Allarme terapie intensive, il 74% dei pazienti non è vaccinato
I dati aggiornati degli ospedali sentinella italiani. La provincia di Trento tra le realtà con l’aumento maggiore di ricoverati in rianimazione e anche nelle aree non critiche
TRENTO. Nonostante la variante Delta sia dominante, i vaccini continuano a fare ampiamente il loro lavoro di protezione dal virus SarS-CoV2. Ulteriore conferma arriva dai dati pubblicati dalla rete degli ospedali sentinella per il Covid della Federazione italiana aziende sanitarie ospedaliere (Fiaso) relativi alla settimana fino al 16 novembre.
E i numeri parlano chiaro: il 74% dei ricoverati in terapia intensiva non ha ricevuto alcuna dose di vaccino o non ha completato il ciclo vaccinale. Solo il 26% dei pazienti positivi in intensiva ha avuto le due dosi.
Il 70% dei casi di pazienti vaccinati e ricoverati presenta gravi comorbidità, cioè cardiopatia, obesità grave, diabete, broncopneumopatia cronica ostruttiva, neoplasia, oppure si tratta di persone dializzate, trapiantate o immunosoppresse, «sulle quali può essersi verificato un fallimento vaccinale causato proprio dalle patologie».
Dallo studio emerge inoltre una differenza nell'età media tra vaccinati e non vaccinati ricoverati in terapia intensiva: l'età media dei vaccinati è di 70 anni, quella dei non vaccinati è di 61 anni.
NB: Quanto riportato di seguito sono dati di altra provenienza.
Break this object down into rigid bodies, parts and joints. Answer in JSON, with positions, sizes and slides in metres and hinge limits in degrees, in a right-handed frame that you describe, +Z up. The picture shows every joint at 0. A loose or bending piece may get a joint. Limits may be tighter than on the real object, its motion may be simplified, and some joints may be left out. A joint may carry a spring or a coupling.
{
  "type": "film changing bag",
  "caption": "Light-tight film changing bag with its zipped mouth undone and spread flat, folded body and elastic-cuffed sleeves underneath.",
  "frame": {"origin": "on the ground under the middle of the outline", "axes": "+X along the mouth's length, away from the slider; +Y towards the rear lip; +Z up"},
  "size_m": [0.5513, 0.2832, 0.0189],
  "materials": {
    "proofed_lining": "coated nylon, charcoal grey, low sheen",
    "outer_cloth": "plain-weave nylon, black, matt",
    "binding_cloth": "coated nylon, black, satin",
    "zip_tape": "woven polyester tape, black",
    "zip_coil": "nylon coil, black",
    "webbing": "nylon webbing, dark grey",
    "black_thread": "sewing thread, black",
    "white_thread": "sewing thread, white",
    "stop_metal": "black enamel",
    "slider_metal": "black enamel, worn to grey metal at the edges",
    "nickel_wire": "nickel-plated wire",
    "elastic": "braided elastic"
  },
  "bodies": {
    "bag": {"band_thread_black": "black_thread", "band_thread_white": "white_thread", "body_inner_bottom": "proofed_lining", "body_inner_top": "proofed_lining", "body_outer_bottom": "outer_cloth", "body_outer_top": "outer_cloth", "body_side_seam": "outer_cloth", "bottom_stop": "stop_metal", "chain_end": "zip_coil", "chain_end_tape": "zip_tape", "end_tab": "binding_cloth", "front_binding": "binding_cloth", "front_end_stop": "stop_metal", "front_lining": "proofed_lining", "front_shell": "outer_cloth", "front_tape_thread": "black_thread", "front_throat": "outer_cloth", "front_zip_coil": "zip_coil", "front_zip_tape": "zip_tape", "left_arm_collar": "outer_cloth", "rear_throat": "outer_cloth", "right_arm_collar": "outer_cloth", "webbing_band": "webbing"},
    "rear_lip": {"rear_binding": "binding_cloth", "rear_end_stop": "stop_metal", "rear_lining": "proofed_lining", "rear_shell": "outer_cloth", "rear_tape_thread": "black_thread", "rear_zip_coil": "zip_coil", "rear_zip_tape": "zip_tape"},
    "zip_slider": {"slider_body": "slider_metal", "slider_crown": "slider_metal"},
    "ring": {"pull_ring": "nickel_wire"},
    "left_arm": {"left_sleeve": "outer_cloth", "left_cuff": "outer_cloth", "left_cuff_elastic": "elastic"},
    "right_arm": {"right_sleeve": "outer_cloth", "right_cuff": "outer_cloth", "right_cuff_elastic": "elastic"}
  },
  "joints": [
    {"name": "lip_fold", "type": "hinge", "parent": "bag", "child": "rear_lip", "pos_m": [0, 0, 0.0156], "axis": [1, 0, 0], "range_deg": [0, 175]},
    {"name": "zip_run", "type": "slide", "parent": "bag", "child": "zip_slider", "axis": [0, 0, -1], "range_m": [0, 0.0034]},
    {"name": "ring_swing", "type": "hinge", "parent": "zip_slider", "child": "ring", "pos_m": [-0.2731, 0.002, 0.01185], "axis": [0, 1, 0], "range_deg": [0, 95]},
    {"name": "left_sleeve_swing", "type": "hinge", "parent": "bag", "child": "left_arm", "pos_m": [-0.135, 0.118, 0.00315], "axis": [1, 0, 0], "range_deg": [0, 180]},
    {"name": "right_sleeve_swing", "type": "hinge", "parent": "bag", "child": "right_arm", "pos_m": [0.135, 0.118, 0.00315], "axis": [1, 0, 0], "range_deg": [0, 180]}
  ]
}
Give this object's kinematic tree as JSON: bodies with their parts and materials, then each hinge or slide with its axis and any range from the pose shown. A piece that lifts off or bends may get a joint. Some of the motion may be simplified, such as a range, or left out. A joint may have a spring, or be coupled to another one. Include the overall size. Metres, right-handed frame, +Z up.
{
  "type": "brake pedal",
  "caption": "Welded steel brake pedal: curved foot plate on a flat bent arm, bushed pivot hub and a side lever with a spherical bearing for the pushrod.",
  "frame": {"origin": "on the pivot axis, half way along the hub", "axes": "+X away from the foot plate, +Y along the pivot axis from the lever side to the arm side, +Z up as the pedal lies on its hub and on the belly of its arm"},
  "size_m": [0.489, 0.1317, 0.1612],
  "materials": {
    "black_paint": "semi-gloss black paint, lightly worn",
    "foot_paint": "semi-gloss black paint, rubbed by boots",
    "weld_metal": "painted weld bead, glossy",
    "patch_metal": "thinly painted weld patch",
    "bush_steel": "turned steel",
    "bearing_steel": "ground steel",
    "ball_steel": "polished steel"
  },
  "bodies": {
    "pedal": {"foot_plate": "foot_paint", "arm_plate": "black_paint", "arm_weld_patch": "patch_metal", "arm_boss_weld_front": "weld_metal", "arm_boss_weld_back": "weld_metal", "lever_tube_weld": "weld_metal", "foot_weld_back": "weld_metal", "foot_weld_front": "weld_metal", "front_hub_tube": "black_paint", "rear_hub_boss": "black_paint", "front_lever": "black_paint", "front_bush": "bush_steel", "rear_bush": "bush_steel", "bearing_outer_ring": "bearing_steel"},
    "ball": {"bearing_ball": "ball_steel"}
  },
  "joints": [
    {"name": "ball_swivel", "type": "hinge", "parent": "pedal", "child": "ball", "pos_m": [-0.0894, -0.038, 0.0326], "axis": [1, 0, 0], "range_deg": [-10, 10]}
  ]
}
Intanto a livello nazionale, secondo il monitoraggio quotidiano di Agenas, restano stabili e lontane dalla soglia di allerta le percentuali dei posti in terapia intensiva e nei reparti ospedalieri occupati da pazienti Covid, rispettivamente al 5% e 7% di quelli disponibili.
Mentre a preoccupare è il Friuli Venezia Giulia, la regione italiana con le strutture sanitarie più appesantite dall'impatto del virus, con un aumento che porta al 14% le terapie intensive occupate da pazienti Covid (ovvero oltre la soglia d'allerta del 10%), e al 13% l'occupazione dei posti in reparto. La percentuale cresce anche in Liguria (al 5%), nella provincia di Trento (al 4%).
A registrare un aumento nei reparti di area non critica sono però anche Campania (al 9%), Sicilia (al 10%), Lombardia (all'8%), Provincia autonoma di Trento (al 5%).
L'attenzione intanto è puntata sul profilo delle persone completamente immunizzate e sane, pur se in percentuale molto bassa, ma che si sono contagiate e sono ora in rianimazione . «Le variabili possono essere molteplici - spiega Roberto Cauda, direttore dell'istituto di malattie infettive del Policlinico Gemelli di Roma - a cominciare da chi è un non responder, ossia un individuo che non reagisce agli immunizzanti, al tempo trascorso tra la seconda dose e l'infezione, alla variante Delta che è estremamente contagiosa».
Per il presidente della Federazione aziende sanitarie ospedaliere Giovanni Migliore «l'analisi condotta conferma l'efficacia della vaccinazione nella protezione dalle forme gravi della malattia: la stragrande maggioranza dei ricoverati in terapia intensiva è composta da non vaccinati, in buono stato di salute e più giovani rispetto ai vaccinati».
Le informazioni raccolte dagli ospedali sentinella (di cui fanno parte tra gli altri gli Spedali Civili di Brescia, il San Martino di Genova, lo Spallanzani di Roma, il Policlinico di Bari, il Policlinico Tor Vergata della Capitale, la Fondazione Irccs Policlinico San Matteo di Pavia) offrono chiaramente una media tra i dati rilevati. Ma ci sono strutture dove a essere ricoverati in rianimazione sono solo persone che non hanno ricevuto neppure una dose di vaccino.
«Il dato dell'ospedale Cotugno di Napoli, punto di riferimento regionale della Campania per i ricoveri Covid, evidenza come quasi tutti i pazienti ospedalizzati siano non vaccinati e i pochi che lo sono presentino comunque una sintomatologia meno aggressiva», riferisce Maurizio Di Mauro, direttore generale dell'azienda dei Colli Monaldi-Cotugno.
«Nella nostra terapia intensiva il 100% dei pazienti risulta non immunizzato. A confronto con le precedenti ondate, l'ospedalizzazione è inferiore rispetto al tasso di positività: è la dimostrazione che i vaccini funzionano».